Мы остались с Полей. Я помню, как отправляли детей с Московского вокзала. Вся площадь была полна крошечными детьми — детсадовского возраста, по 4-5 лет и даже меньше: панамочки, трусики, сандалики и — рюкзачки за спинками. Матери рыдали, кричали, дети плакали! Жара была!
Мы, выпускники, помогали организовать этот отъезд младших школьников (по 7-й включительно) и учителей, уезжавших с ними. Провожали до самого отъезда товарняков от платформ.
И вот товарняк тронулся. Зоря что-то закричала нам. Все. Мы с Полей пошли домой. Поля горько плакала. Очень она без нее страдала.
С этого начались Зорины эвакуационные страдания: Ярославская область, потом — Сибирь, потом — к папе в лагерь! Но это уже совсем другая история.

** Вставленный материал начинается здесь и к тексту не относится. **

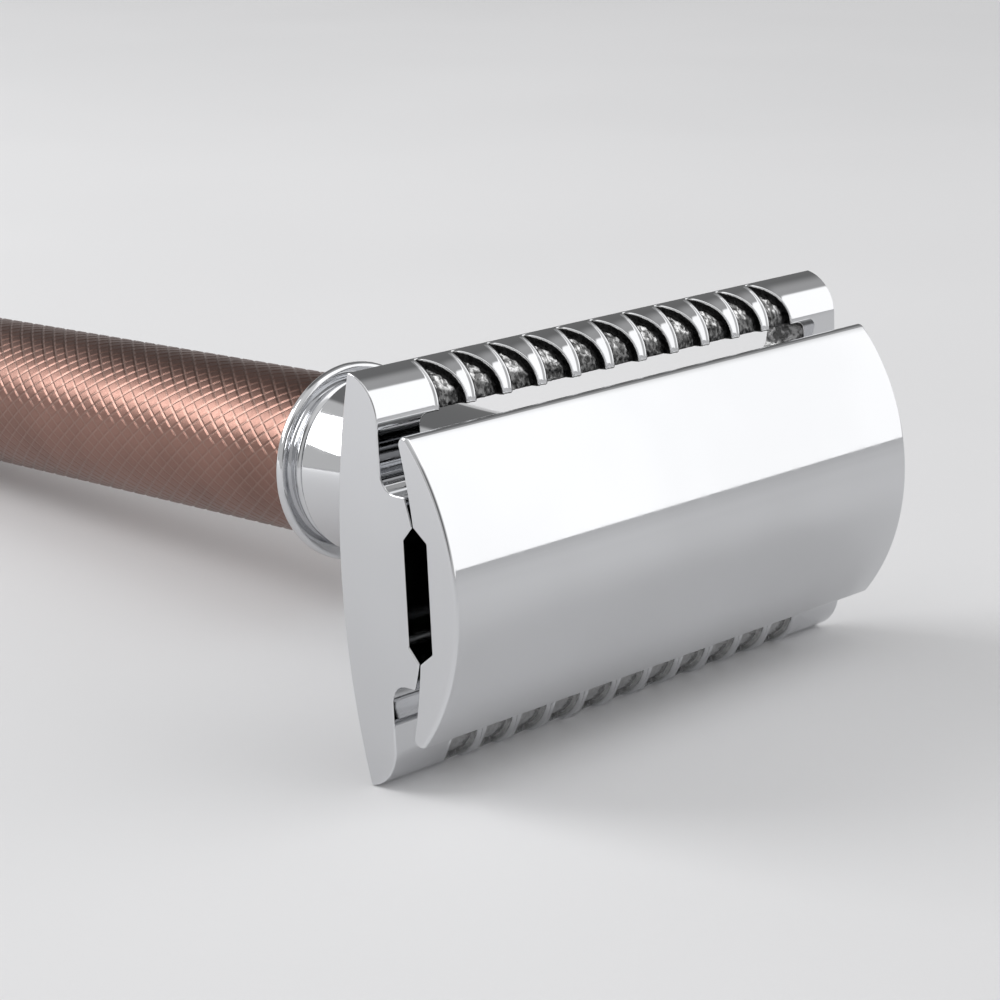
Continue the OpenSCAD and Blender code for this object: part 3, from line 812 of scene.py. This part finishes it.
class RazorSizes(PropertyGroup):
    """Sizes of the finished surfaces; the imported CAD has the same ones."""

    head_length: long("Head length", "Length of the cap and the guard",
                      round(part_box("guard_plate")[1].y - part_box("guard_plate")[0].y, 5), 0.04, 0.046)
    guard_width: long("Guard width", "Width of the guard over both bars", 0.0262, 0.026, 0.027)
    bar_radius: long("Bar radius", "Radius of each safety bar", 0.0029, 0.0027, 0.0031)
    guard_back_radius: long("Back radius", "Radius of the guard's rounded back", 0.05, 0.048, 0.056)
    guard_thickness: long("Guard thickness", "From the shelf to the back, at the middle", 0.00415, 0.004, 0.0046)
    slot_length: long("Slot length", "Length of each lather slot", 0.036, 0.034, 0.037)
    pin_distance: long("Pin distance", "From the stud to each locating pin", 0.0092, 0.0085, 0.011)
    scallops: IntProperty(name="Scallops", description="Scallops along each bar", default=11, min=7, max=11)
    scallop_pitch: long("Scallop pitch", "From one scallop to the next", 0.00308, 0.003, 0.00312)
    scallop_depth: long("Scallop depth", "Depth of each scallop's floor", 0.00045, 0.0003, 0.0006)
    scallop_lip: long("Scallop lip", "Height of the raised line along a scallop's sides", 0.00009, 0.0, 0.00012)
    scallop_grain: long("Scallop grain", "Height of the cast grain on a scallop's floor", 0.000014, 0.0, 0.00003)
    crown_radius: long("Crown radius", "Radius of the cap's crown", 0.0146, 0.0145, 0.015)
    hollow_radius: long("Hollow radius", "Radius of the cap's underside", 0.037, 0.036, 0.04)
    cap_edge_radius: long("Cap edge radius", "Round of the cap's long edges", 0.00048, 0.0004, 0.0005)
    cap_end_round: long("Cap end round", "Round where the crown meets the cap's ends", 0.00025, 0.0001, 0.00045)
    ring_diameter: long("Ring diameter", "Diameter of the collar's and the knob's rings", 0.0146, 0.0142, 0.015)
    neck_length: long("Neck length", "From the bar tips back to the collar's ring", 0.025, 0.0245, 0.026)
    knob_length: long("Knob length", "Length of the knob behind its groove", 0.007, 0.006, 0.009)
    grip_diameter: long("Grip diameter", "Diameter over the knurl's crests", 0.012, 0.0116, 0.0122)
    grip_length: long("Grip length", "Length of the grip", 0.062, 0.05, 0.075)
    knurl_starts: IntProperty(name="Knurl starts", description="Grooves of each hand around the grip",
                              default=33, min=20, max=40)
    knurl_pitch: long("Knurl pitch", "From one crossing of grooves to the next, along the grip",
                      0.001556, 0.001, 0.003)
    knurl_depth: long("Knurl depth", "Depth of the knurl's grooves", 0.00005, 0.00002, 0.0003)


class RazorFinish(PropertyGroup):
    """Colours of the razor's finishes."""

    chrome: FloatVectorProperty(name="Chrome", description="Reflection colour of the chromed pieces",
                                default=(0.70, 0.706, 0.72), subtype="COLOR", size=3, min=0, max=1)
    grip: FloatVectorProperty(name="Grip", description="Reflection colour of the grip's anodised metal",
                              default=(0.265, 0.150, 0.122), subtype="COLOR", size=3, min=0, max=1)
    floor: FloatVectorProperty(name="Floor", description="Colour of the pale paper under the razor",
                               default=(0.82, 0.82, 0.83), subtype="COLOR", size=3, min=0, max=1)


# ---------------------------------------------------------------- operators


class RAZOR_OT_guard(Operator):
    """Build the guard with its two scalloped bars, lather slots, channel and seat"""

    bl_idname = "razor.guard"
    bl_label = "Guard"

    def execute(self, context):
        guard_skin(context.scene.razor_sizes).build(
            "guard_chromed", "guard", "chrome", "guard_plate", chrome("cast_chrome_painted_shade", cast_floor_and_painted_shade))
        return {"FINISHED"}


class RAZOR_OT_cap(Operator):
    """Build the domed cap"""

    bl_idname = "razor.cap"
    bl_label = "Cap"

    def execute(self, context):
        cap_skin(context.scene.razor_sizes).build("cap_chromed", "cap", "chrome", "cap_shell", chrome())
        return {"FINISHED"}


class RAZOR_OT_collar_and_knob(Operator):
    """Build the turned collar, end knob and its plug"""

    bl_idname = "razor.collar_and_knob"
    bl_label = "Collar and knob"

    def execute(self, context):
        sizes = context.scene.razor_sizes
        collar_skin(sizes).build("collar_chromed", "handle", "chrome", "neck_collar", chrome())
        knob_skin(sizes).build("knob_chromed", "handle", "chrome", "end_knob", chrome())
        plug_skin(sizes).build("plug_chromed", "handle", "chrome", "knob_plug", chrome())
        return {"FINISHED"}


class RAZOR_OT_grip(Operator):
    """Build the knurled grip"""

    bl_idname = "razor.grip"
    bl_label = "Grip"

    def execute(self, context):
        tone = tuple(context.scene.razor_finish.grip)
        metal = finish("anodised_grip", tone, tuple(0.8 * v for v in tone), 1.0, (0.28, 0.34), 2500, (1, 1, 1), 700,
                       4e-7, marked=painted_groove_highlight)
        grip_skin(context.scene.razor_sizes).build("grip_knurled", "handle", "rose_grip", "grip_sleeve", metal)
        return {"FINISHED"}


class RAZOR_OT_inner_pieces(Operator):
    """Give the stud, pins, insert, screw, washer and sealing rings their finishes"""

    bl_idname = "razor.inner_pieces"
    bl_label = "Inner pieces"

    def execute(self, context):
        steel = finish("turned_steel", (0.62, 0.61, 0.59), (0.5, 0.49, 0.48), 1.0, (0.2, 0.34), 3000, (9, 1, 1),
                       900, 4e-6)
        brass = finish("turned_brass", (0.78, 0.58, 0.29), (0.68, 0.47, 0.21), 1.0, (0.22, 0.36), 3000, (9, 1, 1),
                       900, 4e-6)
        rubber = finish("black_rubber", (0.022, 0.022, 0.022), (0.03, 0.029, 0.028), 0.0, (0.55, 0.72), 4000,
                        (1, 1, 1), 1500, 6e-6, specular=0.35)
        dress(steel, "cap_stud", "locating_pins", "tie_screw", "lock_washer")
        dress(brass, "thread_insert")
        dress(rubber, "collar_o_ring", "knob_o_ring")
        return {"FINISHED"}


class RAZOR_OT_stage(Operator):
    """Lay the pale floor, light it softly and set the camera"""

    bl_idname = "razor.stage"
    bl_label = "Stage"

    def execute(self, context):
        scene = context.scene
        paper(tuple(scene.razor_finish.floor))
        sky(scene)
        soft_light("soft_side", azimuth=217, height=31, distance=0.55, size=0.30, power=1.4)
        soft_light("soft_top", azimuth=0, height=88, distance=0.9, size=1.4, power=1.0)
        camera(scene)
        scene.view_settings.view_transform = "Standard"
        return {"FINISHED"}


def towards(azimuth, height):
    """The direction at an azimuth from +X towards +Y and a height above the floor, in degrees."""
    a, e = math.radians(azimuth), math.radians(height)
    return Vector((math.cos(e) * math.cos(a), math.cos(e) * math.sin(a), math.sin(e)))


def paper(tone):
    """A wide, pale, matt sheet with a faint tooth."""
    side = 3.0
    mesh = bpy.data.meshes.new("floor")
    mesh.from_pydata([(-side, -side, 0), (side, -side, 0), (side, side, 0), (-side, side, 0)], [], [(0, 1, 2, 3)])
    floor = bpy.data.objects.new("floor", mesh)
    bpy.context.scene.collection.objects.link(floor)
    sheet = finish("pale_paper", tone, tuple(0.97 * v for v in tone), 0.0, (0.85, 0.95), 1500, (1, 1, 1), 60,
                   1e-5, specular=0.03)
    mesh.materials.append(sheet)


def sky(scene):
    """A soft studio around the razor, by direction: even all round, brighter on the side at
    azimuth 55, and less bright where two soft grey screens stand, at azimuth 125 behind the
    head and at azimuth -44 behind the camera."""
    world = bpy.data.worlds.new("studio")
    scene.world = world
    world.use_nodes = True
    tree = world.node_tree
    tree.nodes.clear()
    way = node(tree, "ShaderNodeTexCoord").outputs["Generated"]
    split = node(tree, "ShaderNodeSeparateXYZ", {0: way})
    flat = node(tree, "ShaderNodeCombineXYZ", {0: split.outputs[0], 1: split.outputs[1]})
    flat = node(tree, "ShaderNodeVectorMath", {0: flat.outputs[0]}, operation="NORMALIZE").outputs[0]

    def near(way, azimuth, height, start, end, low, high):
        """Low to high as the cosine of the angle to a direction goes from start to end."""
        close = node(tree, "ShaderNodeVectorMath", {0: way, 1: tuple(towards(azimuth, height))},
                     operation="DOT_PRODUCT").outputs["Value"]
        return spread(tree, close, start, end, low, high)

    even, bright_side, screened = 0.60, 0.82, 0.3
    level = maths(tree, "ADD", even, near(flat, 55, 0, 0.5, 0.85, 0, bright_side))
    level = maths(tree, "MULTIPLY", level, near(way, 125, 45, 0.745, 0.80, 1, screened))
    level = maths(tree, "MULTIPLY", level, near(way, -44, 24, 0.90, 0.965, 1, screened))
    background = node(tree, "ShaderNodeBackground", {"Color": (1, 1, 1, 1), "Strength": level})
    node(tree, "ShaderNodeOutputWorld", {"Surface": background.outputs[0]})


def soft_light(name, azimuth, height, distance, size, power):
    """A square soft light that faces the razor's head."""
    light = bpy.data.lights.new(name, "AREA")
    light.shape, light.size, light.energy = "SQUARE", size, power
    lamp = bpy.data.objects.new(name, light)
    bpy.context.scene.collection.objects.link(lamp)
    way = towards(azimuth, height)
    lamp.location = HEAD + distance * way
    lamp.rotation_euler = (-way).to_track_quat("-Z", "Y").to_euler()


def camera(scene):
    """A long lens, level, a little above the razor and in front of the head's near end."""
    lens = bpy.data.cameras.new("camera")
    view = bpy.data.objects.new("camera", lens)
    scene.collection.objects.link(view)
    back = towards(-44.207, 16.737)
    right = (-back).cross(Vector((0, 0, 1))).normalized()
    up = right.cross(-back)
    view.location = HEAD + MM * (-7.128 * right + 0.772 * up + 172.875 * back)
    view.rotation_euler = Matrix((right, up, back)).transposed().to_euler()
    lens.sensor_width, lens.lens = 36.0, 94.0
    lens.clip_start, lens.clip_end = 0.01, 20
    scene.camera = view


class RAZOR_PT_panel(Panel):
    """The razor's settings and steps"""

    bl_idname = "RAZOR_PT_panel"
    bl_label = "Safety razor"
    bl_space_type = "VIEW_3D"
    bl_region_type = "UI"
    bl_category = "Razor"

    def draw(self, context):
        for step in STEPS:
            self.layout.operator(step.bl_idname)
        for group in (context.scene.razor_sizes, context.scene.razor_finish):
            column = self.layout.column()
            for key in group.__annotations__:
                column.prop(group, key)


STEPS = (RAZOR_OT_guard, RAZOR_OT_cap, RAZOR_OT_collar_and_knob, RAZOR_OT_grip, RAZOR_OT_inner_pieces,
         RAZOR_OT_stage)
CLASSES = (RazorSizes, RazorFinish, *STEPS, RAZOR_PT_panel)


def register():
    """Registers the settings, the steps and the panel."""
    for item in CLASSES:
        bpy.utils.register_class(item)
    bpy.types.Scene.razor_sizes = PointerProperty(type=RazorSizes)
    bpy.types.Scene.razor_finish = PointerProperty(type=RazorFinish)


def unregister():
    """Takes them away again."""
    del bpy.types.Scene.razor_finish
    del bpy.types.Scene.razor_sizes
    for item in reversed(CLASSES):
        bpy.utils.unregister_class(item)


def main():
    """Builds the pieces and the stage in order."""
    register()
    for step in STEPS:
        group, name = step.bl_idname.split(".")
        getattr(getattr(bpy.ops, group), name)()


if __name__ == "__main__":
    main()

Поля в последние перед войной годы работала в булочной. А я в июле подала документы на филфак Университета на отделение славистики (школу окончила с отличием), но учиться не пришлось. В августе отправили на рытье окопов где-то под Новгородом (от университета). А в сентябре я уже работала санитаркой в госпитале на 8-й Советской, около электростанции, которую часто бомбили, отчего в госпитале спокойней не было. Сжималась блокада. А дальше — как у всех. Вы же это все пережили и помните.